European Union leaders met on Thursday to discuss a coordinated path out of the COVID-19 pandemic as infections surge again in many of their countries, seeking agreement on how to ramp up supplies of vaccines after a feeble start to inoculation.
Ahead of the summit, French President Emmanuel Macron spelt out the frustration over vaccine rollouts that are far behind those of Britain and the United States, acknowledging that European leaders had been too timid.
As of March 23, Britain had administered nearly 46 vaccines for every 100 people, whereas the 27-nation bloc it left last year had administered 13.8 shots per 100 people, according to public data compiled by Our World In Data website.
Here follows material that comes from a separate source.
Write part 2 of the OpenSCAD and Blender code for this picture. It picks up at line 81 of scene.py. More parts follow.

Europe's painfully slow rollout has led to a quarrel with Britain, which has imported at least 11 million doses made in the EU. Britain says it did a better job negotiating with manufacturers and arranging supply chains. The EU says it should share more.
The EU's executive unveiled plans on Wednesday to tighten oversight of vaccine exports that would allow greater scope to block shipments to countries with higher inoculation rates.
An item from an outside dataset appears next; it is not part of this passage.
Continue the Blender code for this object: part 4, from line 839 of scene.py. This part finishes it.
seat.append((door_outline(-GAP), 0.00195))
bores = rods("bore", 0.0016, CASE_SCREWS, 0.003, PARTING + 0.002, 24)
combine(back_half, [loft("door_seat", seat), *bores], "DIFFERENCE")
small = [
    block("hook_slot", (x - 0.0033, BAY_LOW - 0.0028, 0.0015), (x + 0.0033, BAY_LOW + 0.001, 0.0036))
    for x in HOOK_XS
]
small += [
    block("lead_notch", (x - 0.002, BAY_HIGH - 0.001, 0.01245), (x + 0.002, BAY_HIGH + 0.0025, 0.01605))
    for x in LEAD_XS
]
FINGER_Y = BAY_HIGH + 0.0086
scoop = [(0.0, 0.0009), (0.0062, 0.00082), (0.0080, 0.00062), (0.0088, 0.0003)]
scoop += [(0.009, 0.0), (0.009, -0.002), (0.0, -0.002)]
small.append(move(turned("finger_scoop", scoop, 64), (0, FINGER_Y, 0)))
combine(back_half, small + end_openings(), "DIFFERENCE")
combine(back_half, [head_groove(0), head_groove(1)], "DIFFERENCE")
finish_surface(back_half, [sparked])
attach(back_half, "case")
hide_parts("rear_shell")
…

"This is a very targeted measure in order to create a negotiation leverage to reach some kind of a settlement between the UK and the EU," the director of trade think tank ECIPE Hosuk Lee-Makiyama said.
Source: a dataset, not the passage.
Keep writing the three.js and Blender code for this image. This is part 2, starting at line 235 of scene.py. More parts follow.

But he warned that actually imposing controls could backfire on the bloc.
"By doing this short term priority, by trying to seize these shipments and trying to provide to your own citizens first, what are you actually achieving? What can other people do against you?" he said.
Despite the row, Brussels and London sought to cool their tensions on Wednesday, declaring in a joint statement that they were "working on specific steps we can take ... to create a win-win situation and expand vaccine supply for all our citizens".
The EU is not united on the European Commission's proposals on vaccine exports, and several countries - including Belgium the Netherlands, Ireland, Sweden and Denmark - have reservations.
Although the Commission's plan was be discussed at the summit, which got underway by video-conference at 1200 GMT, it was not likely to be explicitly endorsed by the leaders.
A draft of the summit conclusions seen by Reuters said on vaccines that leaders would stress "the importance of ... export authorisations", and reaffirm that vaccine producers must be respect contractual delivery deadlines.